• What is expected
Keep only the lines from the top of the listing through the one with "wasm.setup();", and reproduce them unaltered.

[Collected data entries]
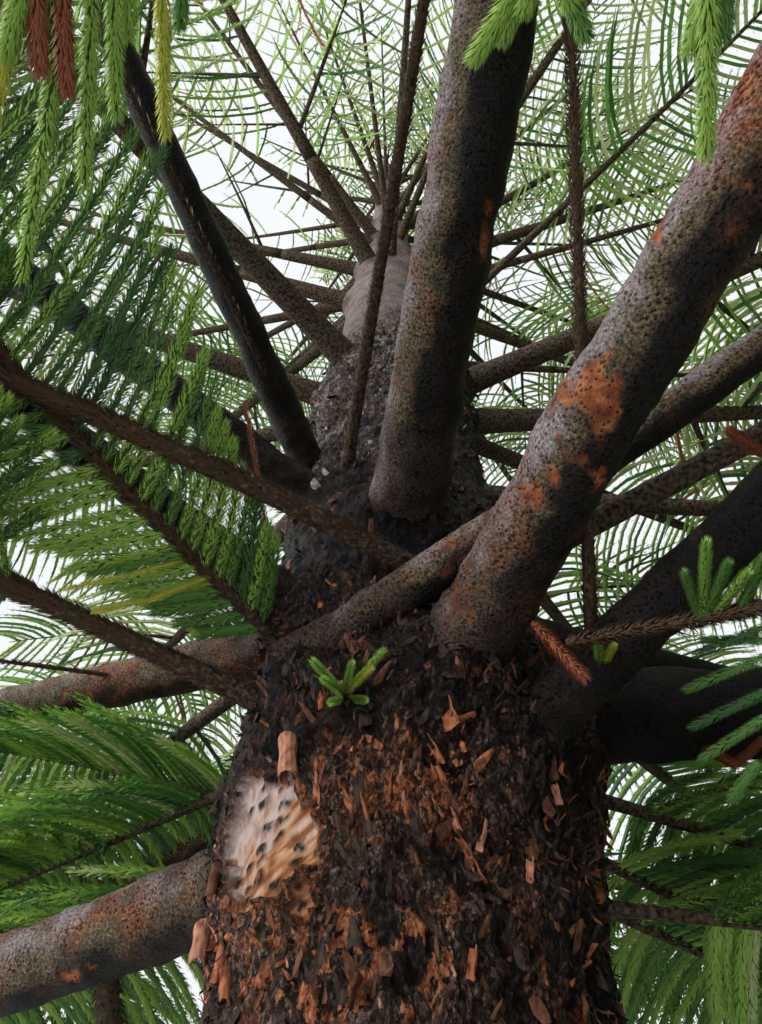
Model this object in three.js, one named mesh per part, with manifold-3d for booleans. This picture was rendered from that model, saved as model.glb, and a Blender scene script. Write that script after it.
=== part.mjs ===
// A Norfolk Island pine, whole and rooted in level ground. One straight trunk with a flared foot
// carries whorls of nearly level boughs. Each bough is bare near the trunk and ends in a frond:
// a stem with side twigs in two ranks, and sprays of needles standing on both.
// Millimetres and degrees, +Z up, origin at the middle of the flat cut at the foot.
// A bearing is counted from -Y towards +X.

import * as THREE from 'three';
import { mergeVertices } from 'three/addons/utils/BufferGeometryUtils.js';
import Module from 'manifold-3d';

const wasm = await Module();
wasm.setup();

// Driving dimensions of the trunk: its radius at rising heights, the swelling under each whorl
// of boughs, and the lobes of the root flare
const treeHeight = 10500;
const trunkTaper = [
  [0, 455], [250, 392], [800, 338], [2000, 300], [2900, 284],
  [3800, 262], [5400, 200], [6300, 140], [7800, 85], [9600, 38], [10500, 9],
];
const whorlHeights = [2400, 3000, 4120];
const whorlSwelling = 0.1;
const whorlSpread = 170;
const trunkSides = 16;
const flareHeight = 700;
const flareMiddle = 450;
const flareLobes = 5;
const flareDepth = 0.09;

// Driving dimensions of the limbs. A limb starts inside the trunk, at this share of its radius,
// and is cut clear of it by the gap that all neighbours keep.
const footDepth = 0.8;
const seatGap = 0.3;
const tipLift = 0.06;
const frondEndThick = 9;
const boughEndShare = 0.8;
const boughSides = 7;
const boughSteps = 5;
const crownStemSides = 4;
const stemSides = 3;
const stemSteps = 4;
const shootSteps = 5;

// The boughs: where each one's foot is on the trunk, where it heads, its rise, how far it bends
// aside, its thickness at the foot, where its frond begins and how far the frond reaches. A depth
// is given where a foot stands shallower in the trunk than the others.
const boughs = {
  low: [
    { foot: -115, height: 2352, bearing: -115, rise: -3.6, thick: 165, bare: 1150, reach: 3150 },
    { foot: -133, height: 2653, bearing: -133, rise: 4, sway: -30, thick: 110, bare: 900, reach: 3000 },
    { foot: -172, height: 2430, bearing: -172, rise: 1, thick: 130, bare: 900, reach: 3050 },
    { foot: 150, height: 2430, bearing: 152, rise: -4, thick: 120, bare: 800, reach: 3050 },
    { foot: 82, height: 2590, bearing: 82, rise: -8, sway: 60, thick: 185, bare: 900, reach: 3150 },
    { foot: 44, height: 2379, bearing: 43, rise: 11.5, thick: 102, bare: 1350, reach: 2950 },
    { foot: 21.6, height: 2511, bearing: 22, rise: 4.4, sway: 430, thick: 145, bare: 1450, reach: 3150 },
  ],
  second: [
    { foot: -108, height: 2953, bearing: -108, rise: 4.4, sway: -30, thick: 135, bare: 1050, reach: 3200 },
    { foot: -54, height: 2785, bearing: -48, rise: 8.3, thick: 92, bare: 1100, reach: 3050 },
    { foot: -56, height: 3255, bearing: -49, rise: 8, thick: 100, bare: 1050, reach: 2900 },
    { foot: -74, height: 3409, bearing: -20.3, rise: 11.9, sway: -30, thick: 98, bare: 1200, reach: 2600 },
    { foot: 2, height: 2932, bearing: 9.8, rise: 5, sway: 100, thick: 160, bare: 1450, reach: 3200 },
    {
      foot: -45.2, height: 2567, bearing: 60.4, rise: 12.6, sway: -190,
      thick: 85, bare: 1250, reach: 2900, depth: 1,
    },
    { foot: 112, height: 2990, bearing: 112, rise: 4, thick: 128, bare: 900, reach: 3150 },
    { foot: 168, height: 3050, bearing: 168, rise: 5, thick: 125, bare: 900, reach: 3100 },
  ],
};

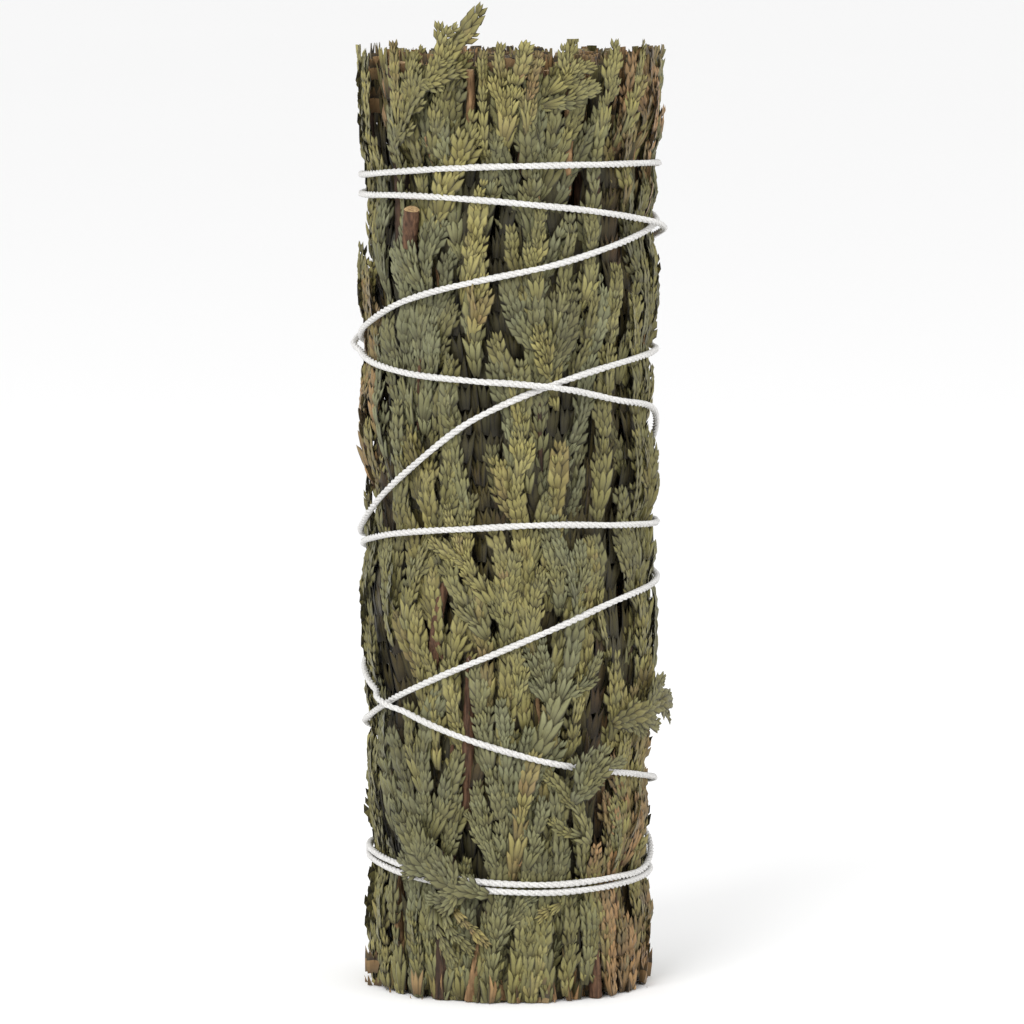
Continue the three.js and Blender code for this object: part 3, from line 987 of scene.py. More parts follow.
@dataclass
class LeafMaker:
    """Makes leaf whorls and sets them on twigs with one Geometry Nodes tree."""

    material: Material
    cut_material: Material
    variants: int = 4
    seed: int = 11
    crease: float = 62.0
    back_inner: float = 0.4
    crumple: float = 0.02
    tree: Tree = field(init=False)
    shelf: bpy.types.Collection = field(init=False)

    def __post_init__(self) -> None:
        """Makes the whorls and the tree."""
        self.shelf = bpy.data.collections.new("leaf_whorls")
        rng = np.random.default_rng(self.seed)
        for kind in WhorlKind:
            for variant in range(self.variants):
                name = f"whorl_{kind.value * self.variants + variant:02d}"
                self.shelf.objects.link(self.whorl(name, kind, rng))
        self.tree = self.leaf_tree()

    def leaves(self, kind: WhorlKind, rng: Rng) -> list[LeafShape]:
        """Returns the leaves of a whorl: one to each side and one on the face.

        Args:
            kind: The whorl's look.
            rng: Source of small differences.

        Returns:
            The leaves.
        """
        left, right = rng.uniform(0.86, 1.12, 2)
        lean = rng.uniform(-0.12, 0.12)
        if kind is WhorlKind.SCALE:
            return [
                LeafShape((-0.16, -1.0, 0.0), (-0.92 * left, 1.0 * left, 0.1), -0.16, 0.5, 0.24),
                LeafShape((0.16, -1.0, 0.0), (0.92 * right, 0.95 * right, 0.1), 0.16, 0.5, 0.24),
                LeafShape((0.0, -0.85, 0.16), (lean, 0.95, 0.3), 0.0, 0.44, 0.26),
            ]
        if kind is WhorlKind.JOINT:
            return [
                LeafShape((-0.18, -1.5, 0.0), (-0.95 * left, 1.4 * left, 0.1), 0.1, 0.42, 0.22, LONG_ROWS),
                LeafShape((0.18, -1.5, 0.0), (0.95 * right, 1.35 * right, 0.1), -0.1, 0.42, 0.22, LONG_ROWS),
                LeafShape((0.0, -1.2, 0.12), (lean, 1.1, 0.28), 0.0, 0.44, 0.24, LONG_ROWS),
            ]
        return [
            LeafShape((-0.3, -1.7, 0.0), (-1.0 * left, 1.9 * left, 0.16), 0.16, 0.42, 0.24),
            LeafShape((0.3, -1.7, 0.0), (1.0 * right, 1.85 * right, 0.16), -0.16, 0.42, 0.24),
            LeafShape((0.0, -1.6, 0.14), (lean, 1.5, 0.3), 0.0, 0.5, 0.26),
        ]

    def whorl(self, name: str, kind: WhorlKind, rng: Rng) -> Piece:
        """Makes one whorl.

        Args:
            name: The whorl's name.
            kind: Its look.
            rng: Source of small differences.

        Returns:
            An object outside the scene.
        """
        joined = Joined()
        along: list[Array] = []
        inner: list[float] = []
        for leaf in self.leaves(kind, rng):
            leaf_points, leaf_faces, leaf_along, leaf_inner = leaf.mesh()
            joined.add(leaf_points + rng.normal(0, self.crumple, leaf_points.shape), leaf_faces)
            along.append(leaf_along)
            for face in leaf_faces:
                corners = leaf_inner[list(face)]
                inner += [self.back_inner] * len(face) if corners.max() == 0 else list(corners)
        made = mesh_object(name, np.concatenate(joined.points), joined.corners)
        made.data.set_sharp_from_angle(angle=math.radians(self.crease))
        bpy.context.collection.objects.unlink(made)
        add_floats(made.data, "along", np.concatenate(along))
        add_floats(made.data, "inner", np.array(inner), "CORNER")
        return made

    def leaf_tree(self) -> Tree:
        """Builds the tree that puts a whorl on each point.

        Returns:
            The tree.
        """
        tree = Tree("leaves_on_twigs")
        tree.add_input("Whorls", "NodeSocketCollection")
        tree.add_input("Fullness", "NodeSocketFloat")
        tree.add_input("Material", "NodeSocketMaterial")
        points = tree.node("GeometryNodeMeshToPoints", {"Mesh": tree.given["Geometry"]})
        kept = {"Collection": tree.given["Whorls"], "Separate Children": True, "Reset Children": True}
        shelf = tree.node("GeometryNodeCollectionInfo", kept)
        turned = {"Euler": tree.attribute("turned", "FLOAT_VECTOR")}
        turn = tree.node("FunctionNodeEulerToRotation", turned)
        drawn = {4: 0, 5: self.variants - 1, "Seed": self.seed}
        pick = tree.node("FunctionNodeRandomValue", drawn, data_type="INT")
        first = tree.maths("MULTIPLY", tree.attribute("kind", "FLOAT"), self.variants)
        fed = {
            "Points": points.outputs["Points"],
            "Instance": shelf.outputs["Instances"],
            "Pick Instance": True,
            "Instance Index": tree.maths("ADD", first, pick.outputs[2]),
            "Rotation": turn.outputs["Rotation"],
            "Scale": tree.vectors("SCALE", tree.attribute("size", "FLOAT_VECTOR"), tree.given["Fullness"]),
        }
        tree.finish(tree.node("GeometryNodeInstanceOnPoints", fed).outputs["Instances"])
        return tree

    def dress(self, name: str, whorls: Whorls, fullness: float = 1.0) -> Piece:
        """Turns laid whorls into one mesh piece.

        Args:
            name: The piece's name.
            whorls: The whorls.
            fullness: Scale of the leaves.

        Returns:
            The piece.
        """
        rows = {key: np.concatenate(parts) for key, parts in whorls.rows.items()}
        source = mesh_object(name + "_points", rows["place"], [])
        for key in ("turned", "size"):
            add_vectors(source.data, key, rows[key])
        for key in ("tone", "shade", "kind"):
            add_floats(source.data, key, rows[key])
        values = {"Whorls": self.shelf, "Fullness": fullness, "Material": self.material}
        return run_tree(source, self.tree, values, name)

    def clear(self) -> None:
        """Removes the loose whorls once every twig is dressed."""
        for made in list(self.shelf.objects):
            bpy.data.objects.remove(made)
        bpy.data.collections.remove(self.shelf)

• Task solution
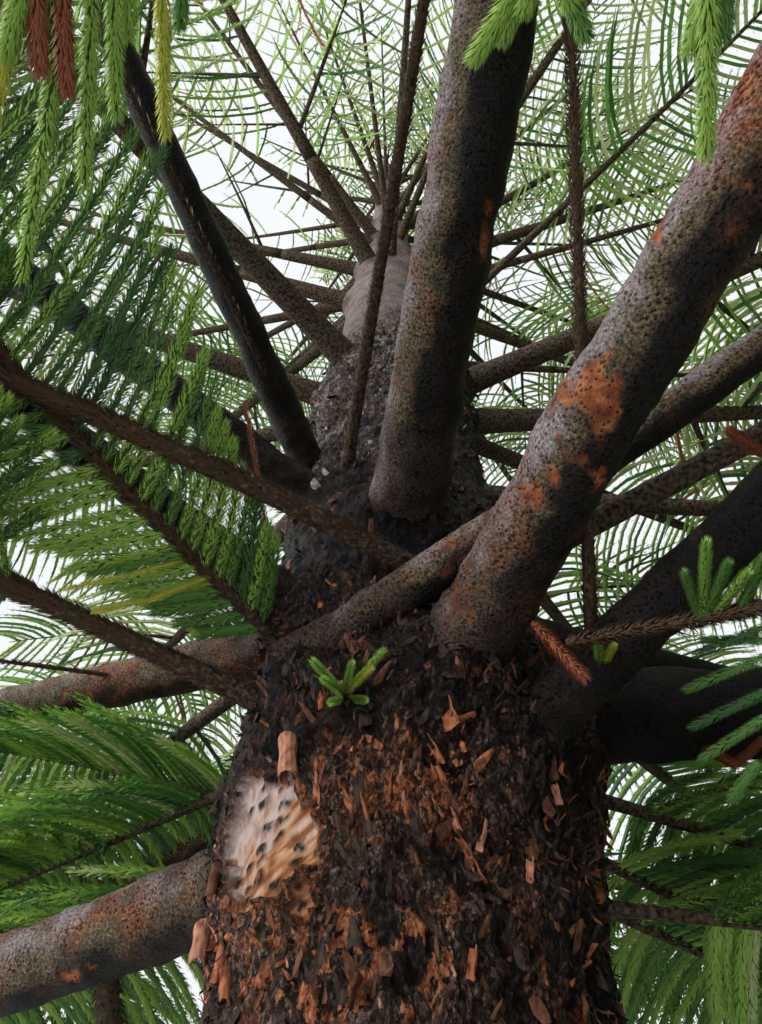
Model this object in three.js, one named mesh per part, with manifold-3d for booleans. This picture was rendered from that model, saved as model.glb, and a Blender scene script. Write that script after it.
=== part.mjs ===
// A Norfolk Island pine, whole and rooted in level ground. One straight trunk with a flared foot
// carries whorls of nearly level boughs. Each bough is bare near the trunk and ends in a frond:
// a stem with side twigs in two ranks, and sprays of needles standing on both.
// Millimetres and degrees, +Z up, origin at the middle of the flat cut at the foot.
// A bearing is counted from -Y towards +X.

import * as THREE from 'three';
import { mergeVertices } from 'three/addons/utils/BufferGeometryUtils.js';
import Module from 'manifold-3d';

const wasm = await Module();
wasm.setup();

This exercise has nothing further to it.